Most Australian small businesses operate their back-office reactively. They fix problems when they surface. They update systems when forced. They address compliance when notified. They secure their technology when breached.
This is not a criticism of intent. Reactive operation is the natural default for time-poor business owners managing competing priorities. Proactive management requires spare capacity — time and attention beyond what the immediate demands of the business consume — and spare capacity is exactly what growing businesses lack.
But the economics of reactive vs proactive are unambiguous. In every back-office domain, prevention costs a fraction of remediation. The gap is not marginal. It is typically 5–10x.
A quarterly payroll audit costs 2–4 hours of professional time per quarter. At commercial rates, that is $800–$2,000 per quarter, or $3,200–$8,000 per year.
An underpayment claim that has compounded for three years because no audit was conducted costs $30,000–$200,000 in back-payments, superannuation shortfall, interest, penalties, and professional fees to manage the rectification. The median cost of a Fair Work conciliation that proceeds to arbitration is approximately $20,000 in legal fees alone, regardless of the outcome.
The ratio is approximately 10:1 to 25:1. For every dollar spent on proactive compliance auditing, the business avoids $10–$25 in reactive remediation costs. And this calculation does not include the management time, stress, and reputational impact of dealing with a compliance crisis.
Implementing the Essential Eight at Maturity Level One costs approximately $5,000–$15,000 for a business with 10–30 employees, including the professional time to configure MFA, patching, backup verification, and access controls. Ongoing maintenance is $2,000–$5,000 per year.
The average cost of a cyber incident for an Australian small business is $46,000 — and this figure excludes productivity losses, reputational damage, and the increasingly common scenario where a cyber insurance claim is denied because the business could not demonstrate that basic controls were in place.
A single ransomware event can cost $100,000–$500,000 when business interruption, data recovery, notification obligations, and insurance excess are included. For a business generating $3–$5 million in revenue, this represents 2–10% of annual turnover — from a single incident that proactive controls would have prevented or significantly mitigated.
Weekly financial reconciliation costs approximately 45 minutes per week of bookkeeping time. Over a year, that is roughly 40 hours — approximately $2,000–$4,000 at professional rates.
A quarterly BAS that is prepared from unreconciled books and subsequently amended by the ATO costs $1,500–$5,000 per amendment in professional fees, plus potential penalties and interest. Businesses that reconcile reactively (in a rush before the BAS deadline) rather than proactively (weekly, as transactions occur) experience BAS amendments at roughly 4x the rate of businesses with current books.

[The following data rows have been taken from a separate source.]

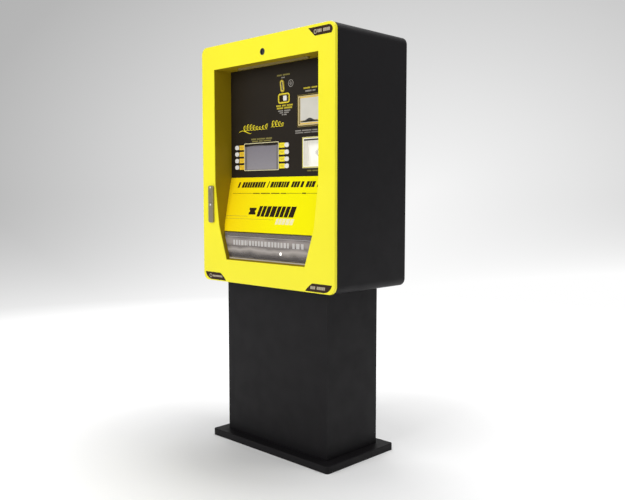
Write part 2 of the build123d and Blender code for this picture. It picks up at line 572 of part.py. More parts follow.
# ---------------------------------------------------------------- units behind the lower fascia
PRINTER_X, ROLL_R, ROLL_W, ROLL_DEPTH, ROLL_Z, SPINDLE_R = -200.0, 38.0, 80.0, 175.0, 1166.0, 8.0
COIN_BOX_X, DISPENSER_X = -50.0, 90.0
UNIT_W, UNIT_FRONT, UNIT_BACK = 110.0, 104.0, 225.0      # depths are behind the door's face
UNIT_H, DISPENSER_H, MAGAZINE_H = 150.0, 70.0, 215.0
MOUTH_FRONT, MOUTH_BACK = 108.0, 124.0
SHELF_X, SHELF_FRONT = 275.0, 40.0


def make_device_shelf():
    """Shelf over the tray, with a slot under each unit that drops into it."""
    top = SHELF_Z + SHELF_T
    shelf = block(-SHELF_X, SHELF_X, FRONT + SHELF_FRONT, FRONT + DOOR_BACK, SHELF_Z, top)
    y0, y1 = FRONT + MOUTH_FRONT - 2, FRONT + MOUTH_BACK + 2
    for x in (PRINTER_X, COIN_BOX_X, DISPENSER_X):
        shelf -= block(x - 35, x + 35, y0, y1, SHELF_Z, top)
    save("device_shelf", shelf)


def drop_unit(x, height, mouth_half):
    """Casing that stands on the shelf, with a mouth in its floor."""
    floor = SHELF_Z + SHELF_T
    half = UNIT_W / 2
    unit = casing(x - half, x + half, FRONT + UNIT_FRONT, FRONT + UNIT_BACK, floor, floor + height)
    y0, y1 = FRONT + MOUTH_FRONT, FRONT + MOUTH_BACK
    return unit - block(x - mouth_half, x + mouth_half, y0, y1, floor, floor + 1.5)


def make_receipt_printer():
    """Printer with a spindle between two cheeks, and the roll that turns on it."""
    x0, x1 = PRINTER_X - UNIT_W / 2, PRINTER_X + UNIT_W / 2
    top = SHELF_Z + SHELF_T + UNIT_H
    body = drop_unit(PRINTER_X, UNIT_H, 32)
    y = FRONT + ROLL_DEPTH
    for x in (x0, x1 - 3):
        body += block(x, x + 3, y - 12, y + 12, top, ROLL_Z + 12)
    body += rod_x(y, ROLL_Z, SPINDLE_R, x0 + 3, x1 - 3)
    save("receipt_printer", body)
    x0, x1 = PRINTER_X - ROLL_W / 2, PRINTER_X + ROLL_W / 2
    save("paper_roll", rod_x(y, ROLL_Z, ROLL_R, x0, x1) - rod_x(y, ROLL_Z, SPINDLE_R + RUNNING, x0, x1))


def make_dispenser_and_coin_box():
    """Card dispenser with its open-topped magazine, and the locked coin box."""
    floor = SHELF_Z + SHELF_T
    x, y0, y1 = DISPENSER_X, FRONT + 130, FRONT + 195
    magazine = block(x - 45, x + 45, y0, y1, floor + DISPENSER_H, floor + MAGAZINE_H)
    magazine -= block(x - 43, x + 43, y0 + 2, y1 - 2, floor + DISPENSER_H + 2, floor + MAGAZINE_H)
    save("card_dispenser", drop_unit(DISPENSER_X, DISPENSER_H, 32) + magazine)
    box = drop_unit(COIN_BOX_X, UNIT_H, 30)
    save("coin_box", box + rod_y(COIN_BOX_X, floor + UNIT_H / 2, 9, FRONT + UNIT_BACK, FRONT + UNIT_BACK + 6))


def make_dispensing_tray():
    y0, y1 = FRONT + TRAY_FRONT, FRONT + TRAY_DEPTH
    tray = upright(opening_outline(LINER_T), y0, y1) - upright(opening_outline(), y0, y1 - LINER_T)
    save("dispensing_tray", tray - block(-400, 400, y0, y1, FASCIA_FOOT_Z, 1700))


def make_flap():
    y, z = FRONT + FLAP_AXIS_DEPTH, FLAP_AXIS_Z
    reach = FLAP_REACH
    leaf = upright(opening_outline(-2), y - FLAP_KNUCKLE_R, y - FLAP_KNUCKLE_R + FLAP_T)
    leaf &= block(-400, 400, FRONT, PANEL_Y, FLAP_FOOT_Z, z)
    shoulder = z - FLAP_KNUCKLE_R - 4.5
    leaf -= block(reach, 400, FRONT, PANEL_Y, shoulder, z)
    leaf -= block(-400, -reach, FRONT, PANEL_Y, shoulder, z)
    leaf += rod_x(y, z, FLAP_KNUCKLE_R, -reach, reach)
    leaf -= rod_x(y, z, FLAP_PIN_R + RUNNING, -reach, reach)
    save("dispensing_flap", leaf)

    pin = rod_x(y, z, FLAP_PIN_R, -reach - 4, reach + 4)
    ear = block(reach + 0.5, reach + 30, y - 5.5, y + 5.5, z - 6, z + 6)
    ears = ear + block(-reach - 30, -reach - 0.5, y - 5.5, y + 5.5, z - 6, z + 6)
    save("flap_hinge_pin", pin + (ears & upright(opening_outline(), FRONT, PANEL_Y)))


# ---------------------------------------------------------------- swing handle and lock
def make_handle():
    mid = (HANDLE_TOP + HANDLE_FOOT) / 2
    face = FRONT - ESCUTCHEON_T
    plate = rounded(HANDLE_X, mid, HANDLE_W + 6, HANDLE_TOP - HANDLE_FOOT + 8, 10)
    escutcheon = upright(plate, face, FRONT)
    escutcheon = fillet(escutcheon.edges().group_by(Axis.Y)[0], 1)
    save("handle_escutcheon", escutcheon - rod_y(HANDLE_X, HUB_Z, SHAFT_R + RUNNING, face, FRONT))

    proud, under = FRONT - HANDLE_PROUD, face - SEAL_GAP
    outline = rounded(HANDLE_X, mid, HANDLE_W, HANDLE_TOP - HANDLE_FOOT, 9)
    bar = fillet(upright(outline, proud, under).edges().group_by(Axis.Y)[0], 2.5)
    left, right = HANDLE_X - HANDLE_W / 2, HANDLE_X + HANDLE_W / 2
    pivot_y = FRONT - LEVER_PIVOT_PROUD
    hub = bar & block(left, right, proud, under, HANDLE_SPLIT, HANDLE_TOP)
    for x0, x1 in ((left, left + 2), (right - 2, right)):
        hub += bar & block(x0, x1, proud, under, LEVER_PIVOT_Z - 4, HANDLE_SPLIT)
    hub -= rod_x(pivot_y, LEVER_PIVOT_Z, 1.2 + RUNNING, left, right)
    hub -= rod_y(HANDLE_X, HUB_Z, 11 + RUNNING, proud, proud + 5)
    hub += rod_y(HANDLE_X, HUB_Z, SHAFT_R, under, FRONT + CAM_DEPTH)
    save("handle_hub", hub)

    plug = rod_y(HANDLE_X, HUB_Z, 11, proud, proud + 4.7)
    plug -= upright(Pos(HANDLE_X, HUB_Z) * Rectangle(1.6, 9), proud, proud + 3)
    save("lock_cylinder", plug)

    low_top = HANDLE_SPLIT - 0.5
    lever = bar & block(left, right, proud, under, HANDLE_FOOT, low_top)
    for x0, x1 in ((left, left + 2.3), (right - 2.3, right)):
        lever -= block(x0, x1, proud, under, LEVER_PIVOT_Z - 5.2, low_top)
    lever -= block(left, right, proud, pivot_y, LEVER_PIVOT_Z, low_top)
    lever -= block(left, right, pivot_y, under, LEVER_PIVOT_Z + 1, low_top)
    lever += rod_x(pivot_y, LEVER_PIVOT_Z, 2.0, left + 2.3, right - 2.3)
    lever += rod_x(pivot_y, LEVER_PIVOT_Z, 1.2, left + 0.5, right - 0.5)
    save("handle_lever", lever)

    cam = rod_y(HANDLE_X, HUB_Z, CAM_R, FRONT + CAM_DEPTH, FRONT + CAM_DEPTH + 4)
    for angle in (-45, 135):
        x = HANDLE_X + CAM_PIN_ORBIT * math.cos(math.radians(angle))
        z = HUB_Z + CAM_PIN_ORBIT * math.sin(math.radians(angle))
        cam += rod_y(x, z, CAM_PIN_R, FRONT + CAM_DEPTH + 4, FRONT + ROD_DEPTH + ROD_T)
    save("lock_cam", cam)


ROD_OVERLAP, GUIDE_ZS_UP, GUIDE_ZS_DOWN = 24.0, (1280.0, 1620.0), (780.0, 900.0)


def make_lock_rods():
    y0, y1 = FRONT + ROD_DEPTH, FRONT + ROD_DEPTH + ROD_T
    drop = CAM_PIN_ORBIT * math.sin(math.radians(45))
    specs = (("lock_rod_lower", 1, 760.0, HUB_Z + ROD_OVERLAP, HUB_Z - drop),
             ("lock_rod_upper", -1, HUB_Z - ROD_OVERLAP, 1684.0, HUB_Z + drop))
    for name, side, z0, z1, slot_z in specs:
        x_near, x_far = HANDLE_X + side * 3, HANDLE_X + side * (3 + ROD_W)
        rod = block(min(x_near, x_far), max(x_near, x_far), y0, y1, z0, z1)
        slot_x = HANDLE_X + side * 10.25
        slot = Pos(slot_x, slot_z) * Rectangle(9.5, 2 * CAM_PIN_R + 1.2)
        save(name, rod - upright(slot, y0, y1))
    bearing = upright(rounded(HANDLE_X, HUB_Z, 34, 48, 4), FRONT + SHEET, FRONT + CAM_DEPTH - 0.5)
    guides = [bearing - rod_y(HANDLE_X, HUB_Z, SHAFT_R + RUNNING, FRONT + SHEET, FRONT + CAM_DEPTH)]
    for side, heights in ((-1, GUIDE_ZS_UP), (1, GUIDE_ZS_DOWN)):
        x = HANDLE_X + side * (3 + ROD_W / 2)
        for z in heights:
            guide = block(x - 11, x + 11, FRONT + SHEET, y1 + 3, z - 8, z + 8)
            slot = block(x - ROD_W / 2 - 0.3, x + ROD_W / 2 + 0.3, y0 - 0.3, y1 + 0.3, z - 8, z + 8)
            guides.append(guide - slot)
    save("lock_guides", *guides)


def make_corner_badges():
    """Thin blank plates in three corners of the door's face."""
    top_edge = TOP - 12
    arc_x, arc_z = CABINET_W / 2 - CORNER_R, TOP - CORNER_R
    radius = CORNER_R - 12
    cut = math.radians(45)
    corner = (arc_x + radius * math.cos(cut), arc_z + radius * math.sin(cut))
    with BuildSketch() as upper:
        with BuildLine():
            Line((262, top_edge), (arc_x, top_edge))
            ThreePointArc((arc_x, top_edge), corner, (arc_x + radius, arc_z))
            Line((arc_x + radius, arc_z), (arc_x + radius - 6, top_edge - 32))
            Line((arc_x + radius - 6, top_edge - 32), (296, top_edge - 32))
            ThreePointArc((296, top_edge - 32), (283, top_edge - 20), (262, top_edge))
        make_face()
    low = CABINET_Z + 5
    with BuildSketch() as lower:
        with BuildLine():
            Line((282, low + 32), (386, low + 32))
            ThreePointArc((386, low + 32), (373, low + 12), (342, low))
            Line((342, low), (244, low))
            ThreePointArc((244, low), (262, low + 18), (282, low + 32))
        make_face()
    right = lower.sketch
    left = mirror(right, about=Plane.YZ)
    save("corner_badges", *[upright(face, FRONT - 1, FRONT) for face in (upper.sketch, right, left)])


# ---------------------------------------------------------------- build and write
for make in (make_base_plate, make_pedestal_shell, make_pedestal_cover, make_frame_bolts,
             make_cabinet_shell, make_rear_panel, make_cover_screws, make_exhaust_hood, make_fan,
             make_hinges, make_equipment, make_door_frame, make_door_stiffener, make_recess_liner,
             make_light_strip, make_lower_fascia, make_user_panel, make_display, make_buttons,
             make_coin_units, make_note_units, make_card_pocket, make_camera, make_device_shelf,
             make_receipt_printer, make_dispenser_and_coin_box, make_dispensing_tray, make_flap,
             make_handle, make_lock_rods, make_corner_badges):
    make()

os.makedirs("parts", exist_ok=True)
for name, shape in parts.items():
    export_step(shape, f"parts/{name}.step")
print(len(parts), "nodes")
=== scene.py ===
import bpy
import bmesh
import json
import math
import random
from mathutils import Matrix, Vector


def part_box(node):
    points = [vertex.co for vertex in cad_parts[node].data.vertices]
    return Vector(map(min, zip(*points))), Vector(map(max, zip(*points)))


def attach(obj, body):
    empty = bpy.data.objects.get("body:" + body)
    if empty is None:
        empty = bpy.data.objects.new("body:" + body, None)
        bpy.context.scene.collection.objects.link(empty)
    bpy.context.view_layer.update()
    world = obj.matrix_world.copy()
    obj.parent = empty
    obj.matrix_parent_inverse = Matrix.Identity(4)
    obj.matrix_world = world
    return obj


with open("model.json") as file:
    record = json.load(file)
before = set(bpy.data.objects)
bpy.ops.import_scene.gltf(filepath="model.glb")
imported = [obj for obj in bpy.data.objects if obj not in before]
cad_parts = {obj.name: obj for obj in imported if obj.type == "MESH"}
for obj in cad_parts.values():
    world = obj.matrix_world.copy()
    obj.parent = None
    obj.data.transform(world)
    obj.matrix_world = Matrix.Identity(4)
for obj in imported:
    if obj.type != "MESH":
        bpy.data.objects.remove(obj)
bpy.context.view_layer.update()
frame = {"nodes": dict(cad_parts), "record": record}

MM = 0.001
NODES = frame["nodes"]


# ------------------------------------------------------------------ camera
# Lens and place of the viewpoint: to the right of the door, a little above the machine's middle
# height, looking 4 degrees down.
LENS_MM, SENSOR_MM = 42.99, 36.0
CAMERA_FROM_DOOR = Vector((2.2898, -2.0550, 1.0912))
CAMERA_YAW, CAMERA_PITCH = math.radians(44.313), math.radians(4.322)
DOOR_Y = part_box("door_frame")[0].y


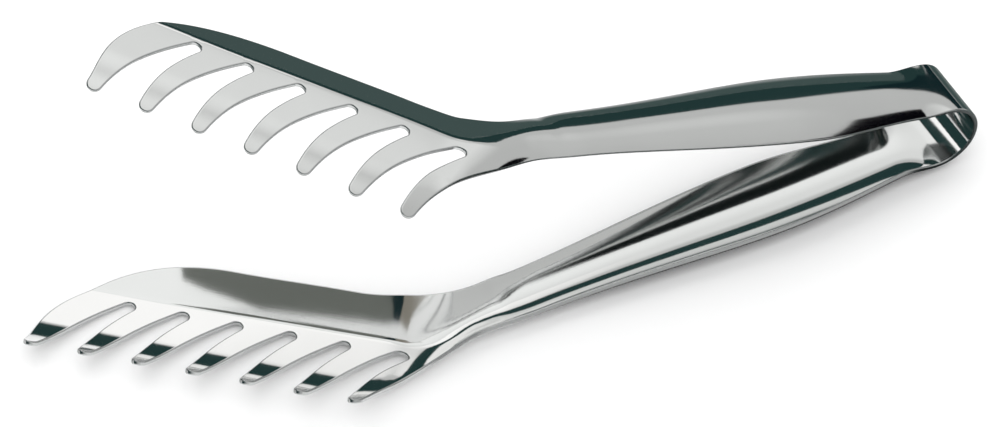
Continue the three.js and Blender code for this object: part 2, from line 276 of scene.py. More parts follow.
def swept_along(along, across):
    sweep_start = NECK_AT - SWEEP_FADE_LENGTH
    sweep_full = LAST_SLOT_AT - TINE_PITCH
    share = ease((along - sweep_start) / (sweep_full - sweep_start))
    return along - sweep(across) * share


def sweep(across):
    depth = np.maximum(-SLOT_LINE_OFFSET - across, 0) / TINE_SWEEP_DEPTH
    return TINE_SWEEP_LENGTH * depth * depth


def formed(blank, outwards):
    """Points of the upper arm, before the tongs are laid down. outwards is from -SHEET/2 to SHEET/2."""
    across = blank[..., 1]
    along = swept_along(np.abs(blank[..., 0]), across)
    _, sideways, outward = guide_directions(along)
    side, drop = section_point(along, across, outwards)
    point = guide_point(along) + sideways * side[..., None] - outward * drop[..., None]
    point[..., 2] = np.where(blank[..., 0] < 0, -point[..., 2], point[..., 2])
    return point


def face_normals(blank):
    """Normals of the outer face, from how the formed point moves along and across the blank."""
    along = formed(blank + [NORMAL_REACH, 0], 0) - formed(blank - [NORMAL_REACH, 0], 0)
    across = formed(blank + [0, NORMAL_REACH], 0) - formed(blank - [0, NORMAL_REACH], 0)
    normal = np.cross(across, along)
    return normal / np.linalg.norm(normal, axis=-1, keepdims=True)


print("crest of the grip:", np.round(formed(np.array([GRIP_AT, 0]), 0), 1))

# %% [markdown]
# ## The blank's outline
# The outline is one long chain: out along the back edge, round the end of the comb, in and out of every
# slot, and home along the front edge. Its points lie close together where the radius is small.

# %% Edges of the strip
STRIP_WIDTHS = [
    (BOW_EDGE_LENGTH, BOW_HALF_WIDTH),
    (PINCH_AT, PINCH_HALF_WIDTH),
    (GRIP_AT, GRIP_HALF_WIDTH),
    (NECK_AT, NECK_HALF_WIDTH),
]
RIM_WIDTHS = STRIP_WIDTHS + [
    (LAST_SLOT_AT + TINE_PITCH, RIM_START_WIDTH),
    (RIM_END_AT, RIM_END_WIDTH),
]
EDGE_STEP = 0.7
ROUND_STEPS = 12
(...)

More significantly, the owner who has current financial data makes better decisions than the owner working from data that is 4–6 weeks old. The value of timely information is difficult to quantify precisely, but every business owner who has transitioned from reactive to proactive financial reporting describes the same experience: decisions become faster, more confident, and more accurate.
If the economics so clearly favour proactive management, why do most businesses operate reactively?
Three reasons. First, the cost of proactive management is visible and recurring (a monthly fee, a quarterly audit), while the cost of reactive management is invisible until it occurs. Humans systematically underweight future costs relative to present costs, particularly uncertain ones. The quarterly audit is a certain $2,000. The underpayment claim is a potential $50,000. The $2,000 feels more real.
Second, proactive management requires spare capacity that growing businesses do not have. The owner who is working 55 hours a week running the business does not have 4 additional hours per quarter for a compliance audit — even if those 4 hours would prevent 40 hours of crisis management later.
Third, prevention is invisible when it works. Nobody celebrates the ransomware attack that did not happen because MFA was enabled. Nobody notices the BAS that was correct because the books were current. Proactive management produces non-events, which are psychologically unsatisfying even when they are economically optimal.
The businesses that overcome these biases and operate proactively do not do so because they are more disciplined or more risk-averse. They do so because they have structured their back-office so that proactive management happens by default — through scheduled audits, automated monitoring, and professional oversight — rather than requiring the owner to create spare capacity that does not exist.